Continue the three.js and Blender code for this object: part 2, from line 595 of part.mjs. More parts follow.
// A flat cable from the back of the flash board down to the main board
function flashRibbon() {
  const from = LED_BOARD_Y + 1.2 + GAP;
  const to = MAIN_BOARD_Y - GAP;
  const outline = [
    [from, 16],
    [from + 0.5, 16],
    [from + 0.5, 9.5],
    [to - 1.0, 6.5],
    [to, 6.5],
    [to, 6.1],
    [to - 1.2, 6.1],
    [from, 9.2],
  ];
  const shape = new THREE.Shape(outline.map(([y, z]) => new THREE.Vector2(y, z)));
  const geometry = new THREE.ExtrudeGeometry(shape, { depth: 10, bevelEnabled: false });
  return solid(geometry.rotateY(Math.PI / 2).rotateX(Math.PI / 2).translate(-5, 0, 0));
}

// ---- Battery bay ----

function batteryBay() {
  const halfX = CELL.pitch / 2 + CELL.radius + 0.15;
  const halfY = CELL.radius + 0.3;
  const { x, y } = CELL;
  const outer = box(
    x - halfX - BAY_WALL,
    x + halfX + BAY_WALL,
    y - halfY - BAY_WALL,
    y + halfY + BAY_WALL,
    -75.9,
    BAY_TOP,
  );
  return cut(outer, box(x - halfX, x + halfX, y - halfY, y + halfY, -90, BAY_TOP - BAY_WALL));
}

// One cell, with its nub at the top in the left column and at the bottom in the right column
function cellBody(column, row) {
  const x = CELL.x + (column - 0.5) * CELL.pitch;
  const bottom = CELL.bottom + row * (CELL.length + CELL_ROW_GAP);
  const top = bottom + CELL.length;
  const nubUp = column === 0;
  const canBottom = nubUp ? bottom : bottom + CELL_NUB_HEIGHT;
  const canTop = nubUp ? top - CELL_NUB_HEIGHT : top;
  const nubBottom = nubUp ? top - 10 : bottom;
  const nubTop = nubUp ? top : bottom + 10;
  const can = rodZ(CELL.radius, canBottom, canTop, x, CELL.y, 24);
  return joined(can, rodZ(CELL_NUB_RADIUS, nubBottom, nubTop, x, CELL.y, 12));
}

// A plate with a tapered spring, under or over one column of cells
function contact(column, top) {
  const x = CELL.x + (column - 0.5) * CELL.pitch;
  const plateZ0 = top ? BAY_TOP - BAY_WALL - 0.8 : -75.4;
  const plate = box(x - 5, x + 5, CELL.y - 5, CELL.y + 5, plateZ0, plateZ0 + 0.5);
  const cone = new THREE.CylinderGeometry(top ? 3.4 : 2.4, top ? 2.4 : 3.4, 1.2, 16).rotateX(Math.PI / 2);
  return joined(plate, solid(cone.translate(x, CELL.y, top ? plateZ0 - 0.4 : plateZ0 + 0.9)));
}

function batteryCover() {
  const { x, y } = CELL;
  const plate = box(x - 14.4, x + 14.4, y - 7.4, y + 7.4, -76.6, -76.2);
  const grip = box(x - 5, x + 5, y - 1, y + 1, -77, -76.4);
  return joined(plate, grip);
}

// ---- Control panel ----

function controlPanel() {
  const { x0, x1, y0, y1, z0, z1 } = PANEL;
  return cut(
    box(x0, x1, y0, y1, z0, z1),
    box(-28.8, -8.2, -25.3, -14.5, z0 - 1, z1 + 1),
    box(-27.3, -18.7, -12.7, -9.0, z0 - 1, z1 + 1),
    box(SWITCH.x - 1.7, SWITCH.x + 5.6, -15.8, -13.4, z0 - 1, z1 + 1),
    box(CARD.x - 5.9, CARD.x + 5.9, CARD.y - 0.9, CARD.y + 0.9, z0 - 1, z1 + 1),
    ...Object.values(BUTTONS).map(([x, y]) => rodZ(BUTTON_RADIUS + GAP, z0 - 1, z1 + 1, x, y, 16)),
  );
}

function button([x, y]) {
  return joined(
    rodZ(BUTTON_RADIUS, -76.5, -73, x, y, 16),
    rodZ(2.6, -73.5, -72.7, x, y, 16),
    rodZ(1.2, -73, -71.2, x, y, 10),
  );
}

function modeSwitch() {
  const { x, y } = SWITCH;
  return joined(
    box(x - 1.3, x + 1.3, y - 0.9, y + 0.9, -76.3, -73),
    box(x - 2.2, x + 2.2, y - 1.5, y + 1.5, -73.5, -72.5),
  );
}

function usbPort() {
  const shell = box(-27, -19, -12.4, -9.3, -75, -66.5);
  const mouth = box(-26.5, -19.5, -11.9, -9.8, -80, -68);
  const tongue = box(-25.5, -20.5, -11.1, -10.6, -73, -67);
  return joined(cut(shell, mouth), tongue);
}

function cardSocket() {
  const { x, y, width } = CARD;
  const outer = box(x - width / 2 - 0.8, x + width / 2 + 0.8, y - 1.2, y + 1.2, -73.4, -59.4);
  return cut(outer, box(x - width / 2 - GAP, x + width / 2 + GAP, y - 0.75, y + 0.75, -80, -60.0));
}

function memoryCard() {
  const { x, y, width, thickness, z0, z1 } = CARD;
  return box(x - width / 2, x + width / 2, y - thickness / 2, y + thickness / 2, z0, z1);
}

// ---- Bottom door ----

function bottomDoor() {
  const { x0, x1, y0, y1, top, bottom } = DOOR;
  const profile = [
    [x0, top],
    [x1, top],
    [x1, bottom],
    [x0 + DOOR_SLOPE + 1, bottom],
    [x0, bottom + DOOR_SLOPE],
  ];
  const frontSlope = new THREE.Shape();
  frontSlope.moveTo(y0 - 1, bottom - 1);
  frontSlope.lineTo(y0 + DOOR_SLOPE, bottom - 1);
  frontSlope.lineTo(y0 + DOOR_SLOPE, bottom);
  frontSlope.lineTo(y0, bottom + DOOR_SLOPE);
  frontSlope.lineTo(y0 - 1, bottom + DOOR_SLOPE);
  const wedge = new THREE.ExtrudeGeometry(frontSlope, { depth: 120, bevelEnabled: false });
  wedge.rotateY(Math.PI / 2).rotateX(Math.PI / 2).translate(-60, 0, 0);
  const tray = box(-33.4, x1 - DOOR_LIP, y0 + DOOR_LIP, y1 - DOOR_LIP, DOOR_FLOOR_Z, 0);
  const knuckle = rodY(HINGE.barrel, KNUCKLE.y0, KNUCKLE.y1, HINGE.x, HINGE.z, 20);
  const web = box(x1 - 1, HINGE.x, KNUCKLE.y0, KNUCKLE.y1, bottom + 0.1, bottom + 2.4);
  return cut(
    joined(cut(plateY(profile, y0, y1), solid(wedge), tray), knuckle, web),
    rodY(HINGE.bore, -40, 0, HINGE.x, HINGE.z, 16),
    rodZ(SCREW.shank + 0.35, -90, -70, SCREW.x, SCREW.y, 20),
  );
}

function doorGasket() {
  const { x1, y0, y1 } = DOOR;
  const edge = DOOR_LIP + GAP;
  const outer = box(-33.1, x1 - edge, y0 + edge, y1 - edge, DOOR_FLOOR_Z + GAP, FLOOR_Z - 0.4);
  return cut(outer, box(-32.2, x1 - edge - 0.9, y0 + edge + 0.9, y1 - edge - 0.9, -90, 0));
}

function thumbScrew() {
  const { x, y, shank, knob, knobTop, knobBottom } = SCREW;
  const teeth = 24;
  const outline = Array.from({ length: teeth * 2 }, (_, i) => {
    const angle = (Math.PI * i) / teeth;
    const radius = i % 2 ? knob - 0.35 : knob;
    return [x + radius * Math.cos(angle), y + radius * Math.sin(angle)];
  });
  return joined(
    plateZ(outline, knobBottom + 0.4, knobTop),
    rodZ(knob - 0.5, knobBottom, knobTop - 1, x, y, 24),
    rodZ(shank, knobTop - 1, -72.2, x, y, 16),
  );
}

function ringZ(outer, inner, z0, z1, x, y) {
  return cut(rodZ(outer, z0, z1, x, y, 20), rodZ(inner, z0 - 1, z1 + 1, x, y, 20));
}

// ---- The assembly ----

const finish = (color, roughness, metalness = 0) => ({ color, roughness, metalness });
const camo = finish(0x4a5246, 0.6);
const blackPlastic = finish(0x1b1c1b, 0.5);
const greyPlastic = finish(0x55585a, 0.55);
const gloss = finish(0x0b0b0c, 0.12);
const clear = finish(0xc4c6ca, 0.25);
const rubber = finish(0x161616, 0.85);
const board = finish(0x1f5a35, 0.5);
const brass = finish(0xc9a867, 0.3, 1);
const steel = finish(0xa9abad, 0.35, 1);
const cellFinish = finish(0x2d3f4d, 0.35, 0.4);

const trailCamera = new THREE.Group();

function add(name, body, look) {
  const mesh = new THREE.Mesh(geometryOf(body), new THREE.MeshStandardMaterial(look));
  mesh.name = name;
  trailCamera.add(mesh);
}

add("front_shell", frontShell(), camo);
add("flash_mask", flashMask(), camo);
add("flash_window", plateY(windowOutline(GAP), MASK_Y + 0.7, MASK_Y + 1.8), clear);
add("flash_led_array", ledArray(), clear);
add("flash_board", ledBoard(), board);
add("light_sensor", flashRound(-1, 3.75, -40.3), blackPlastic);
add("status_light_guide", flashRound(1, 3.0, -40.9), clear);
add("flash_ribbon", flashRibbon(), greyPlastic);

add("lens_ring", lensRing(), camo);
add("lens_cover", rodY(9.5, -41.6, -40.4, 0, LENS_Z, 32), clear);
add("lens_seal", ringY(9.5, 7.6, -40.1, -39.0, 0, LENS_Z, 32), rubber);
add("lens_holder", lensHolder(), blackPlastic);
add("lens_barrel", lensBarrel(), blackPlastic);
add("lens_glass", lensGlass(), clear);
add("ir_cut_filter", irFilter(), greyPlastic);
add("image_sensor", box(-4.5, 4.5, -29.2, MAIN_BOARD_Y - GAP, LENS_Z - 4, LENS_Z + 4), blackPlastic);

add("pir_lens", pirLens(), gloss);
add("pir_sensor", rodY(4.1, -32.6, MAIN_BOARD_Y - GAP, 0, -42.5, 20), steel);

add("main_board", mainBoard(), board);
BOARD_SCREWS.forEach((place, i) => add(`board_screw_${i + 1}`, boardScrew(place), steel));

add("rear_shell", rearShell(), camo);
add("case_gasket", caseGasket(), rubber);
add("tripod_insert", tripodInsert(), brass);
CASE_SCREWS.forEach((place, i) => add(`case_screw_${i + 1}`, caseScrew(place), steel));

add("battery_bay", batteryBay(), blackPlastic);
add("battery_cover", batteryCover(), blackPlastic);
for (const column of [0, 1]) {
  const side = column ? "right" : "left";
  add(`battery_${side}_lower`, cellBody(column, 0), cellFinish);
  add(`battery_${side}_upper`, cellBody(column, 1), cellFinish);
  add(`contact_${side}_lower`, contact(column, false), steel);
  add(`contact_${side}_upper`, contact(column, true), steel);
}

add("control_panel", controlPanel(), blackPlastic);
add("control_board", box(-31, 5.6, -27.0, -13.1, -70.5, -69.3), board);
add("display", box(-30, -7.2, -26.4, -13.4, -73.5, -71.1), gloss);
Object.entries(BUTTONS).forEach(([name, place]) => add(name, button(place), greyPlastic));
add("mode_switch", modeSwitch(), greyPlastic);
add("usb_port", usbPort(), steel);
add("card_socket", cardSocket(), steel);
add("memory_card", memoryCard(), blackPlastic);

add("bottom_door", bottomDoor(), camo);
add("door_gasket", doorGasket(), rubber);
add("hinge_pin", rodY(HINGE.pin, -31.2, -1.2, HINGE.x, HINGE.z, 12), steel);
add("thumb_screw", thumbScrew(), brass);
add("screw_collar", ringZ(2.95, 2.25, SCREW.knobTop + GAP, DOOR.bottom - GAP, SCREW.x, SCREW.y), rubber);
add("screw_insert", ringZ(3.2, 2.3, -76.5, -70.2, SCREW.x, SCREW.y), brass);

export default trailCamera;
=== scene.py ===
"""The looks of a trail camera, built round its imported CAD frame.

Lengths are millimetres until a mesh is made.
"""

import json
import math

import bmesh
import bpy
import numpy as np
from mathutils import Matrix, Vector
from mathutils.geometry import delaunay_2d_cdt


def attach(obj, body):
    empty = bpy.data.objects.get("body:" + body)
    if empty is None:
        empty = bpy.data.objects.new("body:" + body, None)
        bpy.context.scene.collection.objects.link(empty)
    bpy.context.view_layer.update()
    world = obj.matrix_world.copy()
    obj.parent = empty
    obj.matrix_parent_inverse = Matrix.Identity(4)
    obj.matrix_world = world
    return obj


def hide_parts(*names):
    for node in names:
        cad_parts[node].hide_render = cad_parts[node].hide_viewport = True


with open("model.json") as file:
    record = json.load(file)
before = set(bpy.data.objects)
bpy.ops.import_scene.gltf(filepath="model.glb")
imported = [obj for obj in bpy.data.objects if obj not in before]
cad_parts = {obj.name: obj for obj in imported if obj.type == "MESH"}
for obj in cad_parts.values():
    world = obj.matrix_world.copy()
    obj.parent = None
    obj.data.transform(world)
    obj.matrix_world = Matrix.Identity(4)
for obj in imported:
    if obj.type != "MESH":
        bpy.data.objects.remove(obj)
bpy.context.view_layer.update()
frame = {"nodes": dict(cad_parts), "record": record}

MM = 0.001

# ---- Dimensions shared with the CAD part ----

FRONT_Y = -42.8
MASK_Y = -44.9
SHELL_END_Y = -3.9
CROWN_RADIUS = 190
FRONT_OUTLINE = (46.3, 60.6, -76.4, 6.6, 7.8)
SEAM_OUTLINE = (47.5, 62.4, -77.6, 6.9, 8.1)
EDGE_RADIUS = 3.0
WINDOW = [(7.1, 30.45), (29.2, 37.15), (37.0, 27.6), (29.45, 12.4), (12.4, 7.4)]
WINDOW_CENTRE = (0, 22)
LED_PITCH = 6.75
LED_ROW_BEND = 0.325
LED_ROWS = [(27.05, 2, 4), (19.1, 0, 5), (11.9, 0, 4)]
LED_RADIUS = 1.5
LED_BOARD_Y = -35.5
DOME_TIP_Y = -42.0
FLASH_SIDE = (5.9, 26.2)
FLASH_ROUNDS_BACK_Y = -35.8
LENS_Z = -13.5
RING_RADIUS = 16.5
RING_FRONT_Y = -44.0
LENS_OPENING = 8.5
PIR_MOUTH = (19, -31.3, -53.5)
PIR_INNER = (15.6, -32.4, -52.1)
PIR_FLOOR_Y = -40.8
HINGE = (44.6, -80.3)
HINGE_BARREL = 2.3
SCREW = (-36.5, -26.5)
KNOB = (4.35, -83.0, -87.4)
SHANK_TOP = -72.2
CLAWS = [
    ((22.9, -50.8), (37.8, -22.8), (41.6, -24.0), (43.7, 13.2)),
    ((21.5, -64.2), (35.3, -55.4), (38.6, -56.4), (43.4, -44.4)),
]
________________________
Your objective | Only those lines running from the one containing "obj.data.transform(world)" through the last line of the data above are to be copied, exactly, with both ends included.

Output for this task |
    obj.data.transform(world)
    obj.matrix_world = Matrix.Identity(4)
for obj in imported:
    if obj.type != "MESH":
        bpy.data.objects.remove(obj)
bpy.context.view_layer.update()
frame = {"nodes": dict(cad_parts), "record": record}

MM = 0.001

# ---- Dimensions shared with the CAD part ----

FRONT_Y = -42.8
MASK_Y = -44.9
SHELL_END_Y = -3.9
CROWN_RADIUS = 190
FRONT_OUTLINE = (46.3, 60.6, -76.4, 6.6, 7.8)
SEAM_OUTLINE = (47.5, 62.4, -77.6, 6.9, 8.1)
EDGE_RADIUS = 3.0
WINDOW = [(7.1, 30.45), (29.2, 37.15), (37.0, 27.6), (29.45, 12.4), (12.4, 7.4)]
WINDOW_CENTRE = (0, 22)
LED_PITCH = 6.75
LED_ROW_BEND = 0.325
LED_ROWS = [(27.05, 2, 4), (19.1, 0, 5), (11.9, 0, 4)]
LED_RADIUS = 1.5
LED_BOARD_Y = -35.5
DOME_TIP_Y = -42.0
FLASH_SIDE = (5.9, 26.2)
FLASH_ROUNDS_BACK_Y = -35.8
LENS_Z = -13.5
RING_RADIUS = 16.5
RING_FRONT_Y = -44.0
LENS_OPENING = 8.5
PIR_MOUTH = (19, -31.3, -53.5)
PIR_INNER = (15.6, -32.4, -52.1)
PIR_FLOOR_Y = -40.8
HINGE = (44.6, -80.3)
HINGE_BARREL = 2.3
SCREW = (-36.5, -26.5)
KNOB = (4.35, -83.0, -87.4)
SHANK_TOP = -72.2
CLAWS = [
    ((22.9, -50.8), (37.8, -22.8), (41.6, -24.0), (43.7, 13.2)),
    ((21.5, -64.2), (35.3, -55.4), (38.6, -56.4), (43.4, -44.4)),
]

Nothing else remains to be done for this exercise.